Problem description: Verbatim output of all the material below is required.

## Start

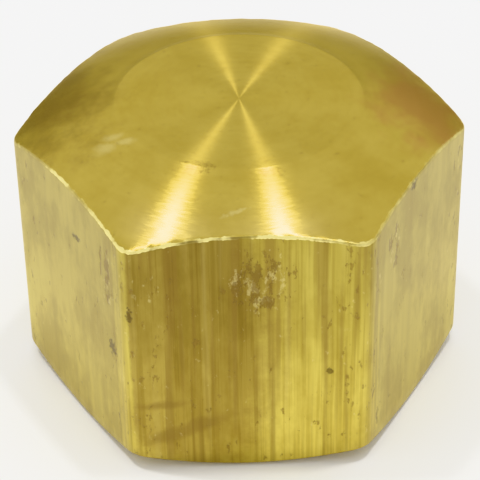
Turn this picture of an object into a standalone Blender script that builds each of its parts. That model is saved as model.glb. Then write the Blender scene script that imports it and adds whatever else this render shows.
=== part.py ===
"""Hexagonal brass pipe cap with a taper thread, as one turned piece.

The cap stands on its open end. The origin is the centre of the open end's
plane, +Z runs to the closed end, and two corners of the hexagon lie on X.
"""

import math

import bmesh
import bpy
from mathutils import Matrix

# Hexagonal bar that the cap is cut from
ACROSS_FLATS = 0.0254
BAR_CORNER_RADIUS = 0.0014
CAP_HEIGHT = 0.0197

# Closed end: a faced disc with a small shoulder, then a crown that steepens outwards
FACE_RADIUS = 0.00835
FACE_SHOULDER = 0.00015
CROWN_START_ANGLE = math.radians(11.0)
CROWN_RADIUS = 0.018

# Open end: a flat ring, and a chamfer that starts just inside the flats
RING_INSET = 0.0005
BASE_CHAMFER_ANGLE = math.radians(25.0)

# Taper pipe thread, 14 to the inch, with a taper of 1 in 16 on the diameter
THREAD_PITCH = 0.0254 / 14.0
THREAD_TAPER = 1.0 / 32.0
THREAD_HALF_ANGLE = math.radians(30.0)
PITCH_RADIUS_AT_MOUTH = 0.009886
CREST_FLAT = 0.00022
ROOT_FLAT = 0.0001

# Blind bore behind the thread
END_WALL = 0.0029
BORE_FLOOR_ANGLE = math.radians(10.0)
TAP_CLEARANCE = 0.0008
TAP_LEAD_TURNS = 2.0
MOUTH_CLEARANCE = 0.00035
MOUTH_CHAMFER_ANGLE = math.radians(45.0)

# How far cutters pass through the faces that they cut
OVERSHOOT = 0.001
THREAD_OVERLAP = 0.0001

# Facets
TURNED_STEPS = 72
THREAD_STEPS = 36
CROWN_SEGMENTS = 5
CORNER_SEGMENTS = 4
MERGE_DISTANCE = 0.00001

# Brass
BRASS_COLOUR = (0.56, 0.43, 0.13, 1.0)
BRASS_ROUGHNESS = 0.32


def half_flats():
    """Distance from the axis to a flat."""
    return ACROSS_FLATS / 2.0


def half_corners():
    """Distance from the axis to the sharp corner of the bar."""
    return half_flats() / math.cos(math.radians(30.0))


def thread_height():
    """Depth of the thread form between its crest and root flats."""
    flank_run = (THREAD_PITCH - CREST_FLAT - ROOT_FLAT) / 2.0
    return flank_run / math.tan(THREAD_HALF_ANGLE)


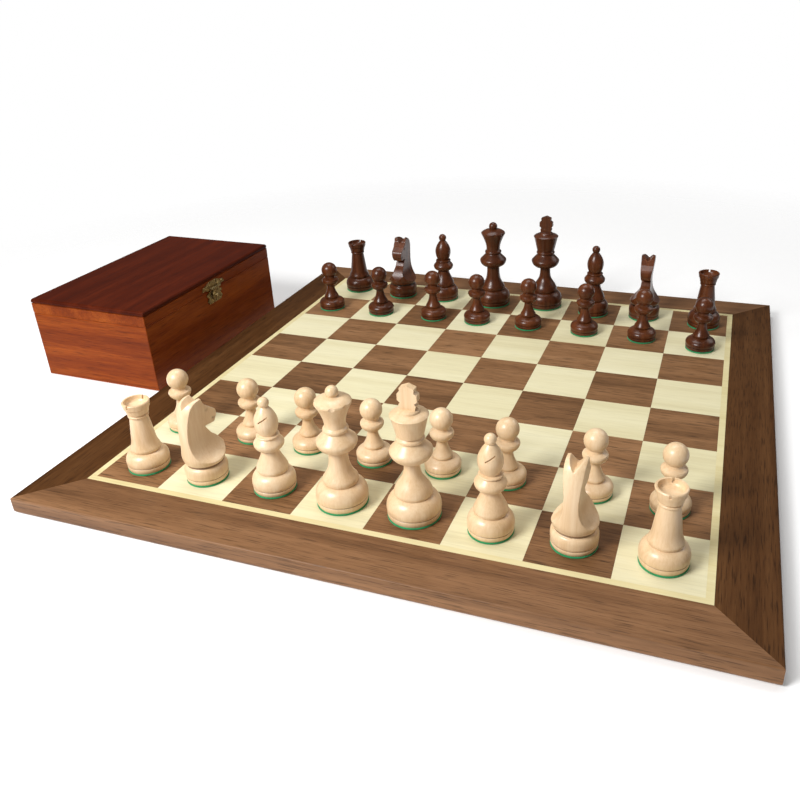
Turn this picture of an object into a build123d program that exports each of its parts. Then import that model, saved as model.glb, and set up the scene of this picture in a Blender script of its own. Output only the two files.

## End

Worked solution:
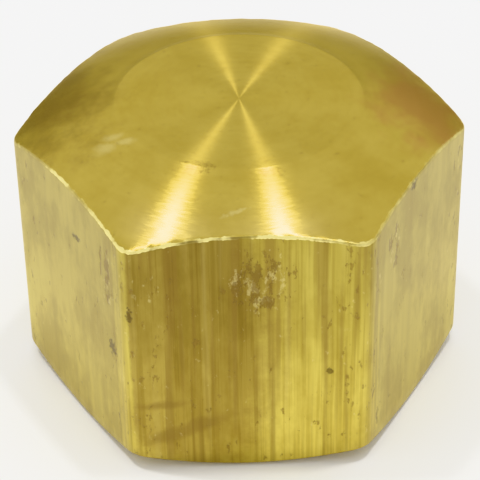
Turn this picture of an object into a standalone Blender script that builds each of its parts. That model is saved as model.glb. Then write the Blender scene script that imports it and adds whatever else this render shows.
=== part.py ===
"""Hexagonal brass pipe cap with a taper thread, as one turned piece.

The cap stands on its open end. The origin is the centre of the open end's
plane, +Z runs to the closed end, and two corners of the hexagon lie on X.
"""

import math

import bmesh
import bpy
from mathutils import Matrix

# Hexagonal bar that the cap is cut from
ACROSS_FLATS = 0.0254
BAR_CORNER_RADIUS = 0.0014
CAP_HEIGHT = 0.0197

# Closed end: a faced disc with a small shoulder, then a crown that steepens outwards
FACE_RADIUS = 0.00835
FACE_SHOULDER = 0.00015
CROWN_START_ANGLE = math.radians(11.0)
CROWN_RADIUS = 0.018

# Open end: a flat ring, and a chamfer that starts just inside the flats
RING_INSET = 0.0005
BASE_CHAMFER_ANGLE = math.radians(25.0)

# Taper pipe thread, 14 to the inch, with a taper of 1 in 16 on the diameter
THREAD_PITCH = 0.0254 / 14.0
THREAD_TAPER = 1.0 / 32.0
THREAD_HALF_ANGLE = math.radians(30.0)
PITCH_RADIUS_AT_MOUTH = 0.009886
CREST_FLAT = 0.00022
ROOT_FLAT = 0.0001

# Blind bore behind the thread
END_WALL = 0.0029
BORE_FLOOR_ANGLE = math.radians(10.0)
TAP_CLEARANCE = 0.0008
TAP_LEAD_TURNS = 2.0
MOUTH_CLEARANCE = 0.00035
MOUTH_CHAMFER_ANGLE = math.radians(45.0)

# How far cutters pass through the faces that they cut
OVERSHOOT = 0.001
THREAD_OVERLAP = 0.0001

# Facets
TURNED_STEPS = 72
THREAD_STEPS = 36
CROWN_SEGMENTS = 5
CORNER_SEGMENTS = 4
MERGE_DISTANCE = 0.00001

# Brass
BRASS_COLOUR = (0.56, 0.43, 0.13, 1.0)
BRASS_ROUGHNESS = 0.32


def half_flats():
    """Distance from the axis to a flat."""
    return ACROSS_FLATS / 2.0


def half_corners():
    """Distance from the axis to the sharp corner of the bar."""
    return half_flats() / math.cos(math.radians(30.0))


def thread_height():
    """Depth of the thread form between its crest and root flats."""
    flank_run = (THREAD_PITCH - CREST_FLAT - ROOT_FLAT) / 2.0
    return flank_run / math.tan(THREAD_HALF_ANGLE)


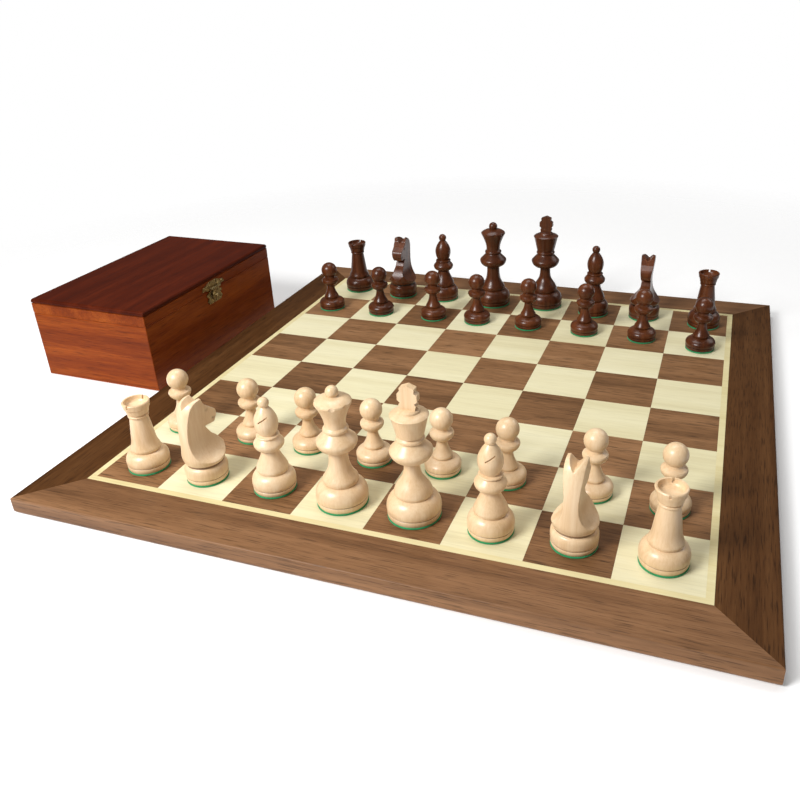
Turn this picture of an object into a build123d program that exports each of its parts. Then import that model, saved as model.glb, and set up the scene of this picture in a Blender script of its own. Output only the two files.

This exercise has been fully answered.